(3D code data)
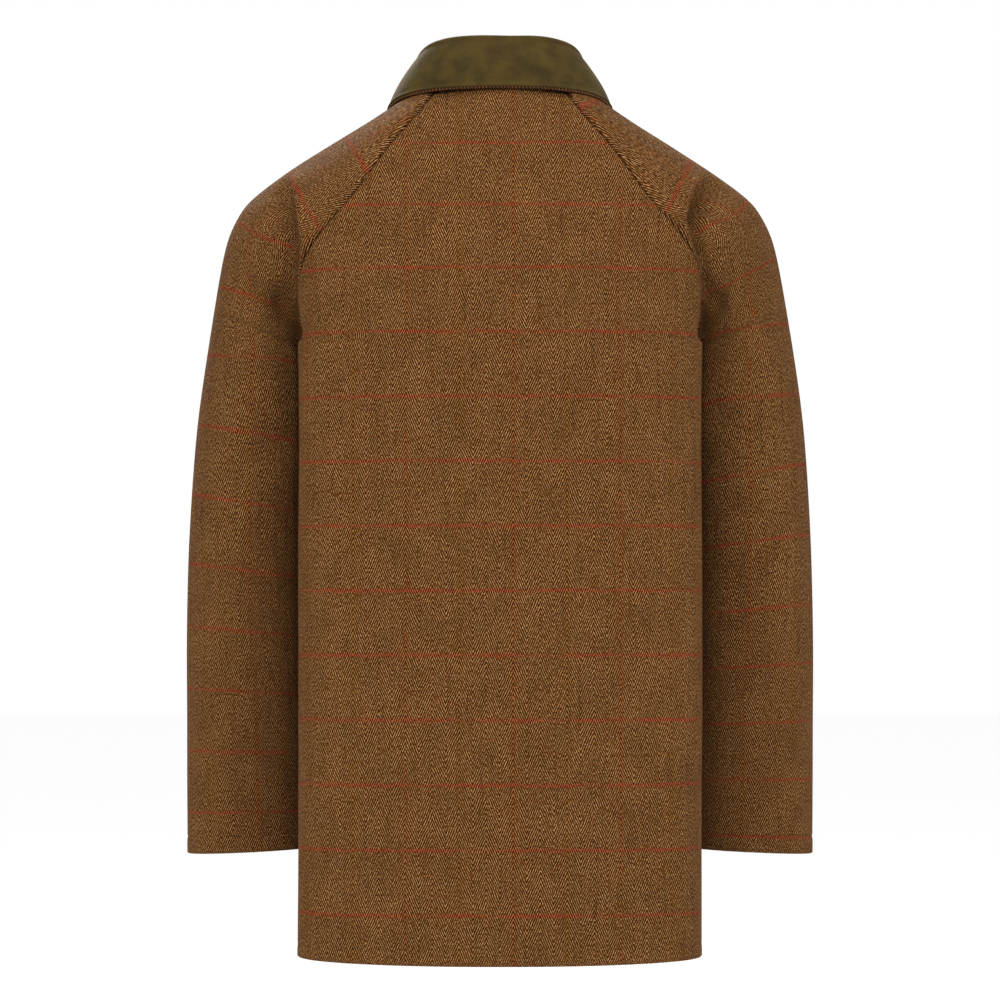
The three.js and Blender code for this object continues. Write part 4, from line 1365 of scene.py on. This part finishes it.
def add_camera():
    camera = new_object("camera", bpy.data.cameras.new("camera"))
    camera.data.sensor_width = SENSOR
    camera.data.lens = SENSOR * FOCAL_PIXELS / FRAME_SIZE
    camera.data.clip_end = 100
    camera.location = (0, CAMERA_DISTANCE * MM, EYE_HEIGHT * MM)
    pitch = math.atan((EYE_ROW - FRAME_SIZE / 2) / FOCAL_PIXELS)
    camera.rotation_euler = Euler((math.pi / 2 + pitch, 0, math.pi))
    bpy.context.scene.camera = camera


# Studio: the floor lies below the coat, which is held at a wearer's height
FLOOR_Z = -1.45
FLOOR_SIZE = 60


def add_floor():
    half = FLOOR_SIZE / 2
    mesh = bpy.data.meshes.new("floor")
    corners = [(-half, -half), (half, -half), (half, half), (-half, half)]
    mesh.from_pydata([(x, y, FLOOR_Z) for x, y in corners], [], [(0, 1, 2, 3)])
    floor = new_object("floor", mesh)
    n = Nodes("pale floor")
    n.shader.inputs["Base Color"].default_value = (0.97, 0.97, 0.97, 1)
    n.surface(0.9, 0.5)
    mesh.materials.append(n.material)


# The lights' names, places, sizes and powers
LIGHTS = (
    ("side_0", (-2.2, 2.5, 1.0), 1.1, 112),
    ("side_2", (2.2, 2.5, 1.0), 1.1, 112),
    ("top", (0, 1.3, 3.0), 1.5, 120),
    ("front", (0.8, -2.6, 2.2), 1.5, 190),
)
LIGHTS_AIM = (0, 0, -0.4)


def add_light(name, place, size, power):
    lamp = bpy.data.lights.new(name, "AREA")
    lamp.shape = "DISK"
    lamp.size = size
    lamp.energy = power
    light = new_object(name, lamp)
    light.location = place
    towards = Vector(LIGHTS_AIM) - Vector(place)
    light.rotation_euler = towards.to_track_quat("-Z", "Y").to_euler()


def add_lights():
    world = bpy.data.worlds.new("studio")
    world.use_nodes = True
    background = world.node_tree.nodes["Background"]
    background.inputs["Color"].default_value = (1, 1, 1, 1)
    background.inputs["Strength"].default_value = 1.0
    bpy.context.scene.world = world
    for light in LIGHTS:
        add_light(*light)


bpy.context.scene.view_settings.view_transform = "Standard"
add_camera()
add_floor()
add_lights()

PANELS = build_panels()
PANEL_TREE = surface_tree([panel.points for panel in PANELS])
edge_stitches(*build_collar(PANEL_TREE))
build_buttons(surface_tree([PANELS[1].points]))
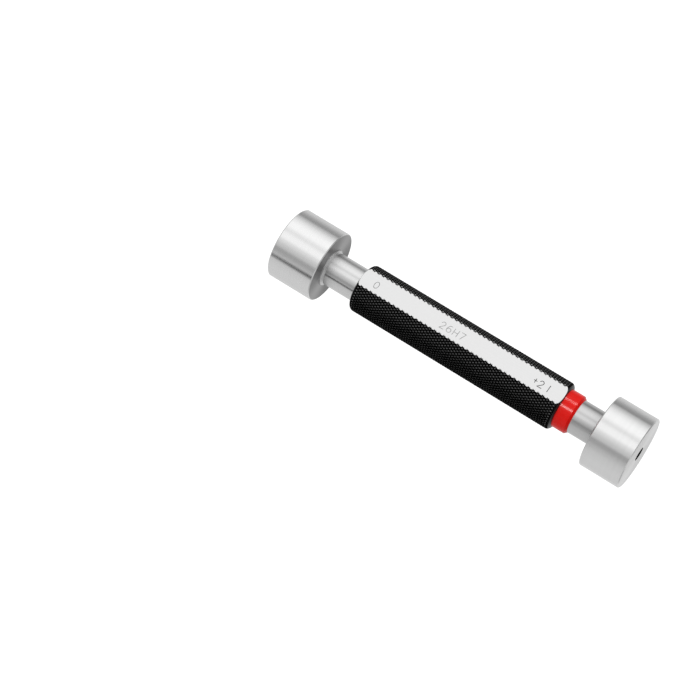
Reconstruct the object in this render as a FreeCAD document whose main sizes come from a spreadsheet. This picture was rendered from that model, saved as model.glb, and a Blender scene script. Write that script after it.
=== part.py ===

Instruction = In the records above, find the line containing "Reconstruct the object"; please retype it and every line after it through the last line, exactly and with nothing else.

Exercise response =
Reconstruct the object in this render as a FreeCAD document whose main sizes come from a spreadsheet. This picture was rendered from that model, saved as model.glb, and a Blender scene script. Write that script after it.
=== part.py ===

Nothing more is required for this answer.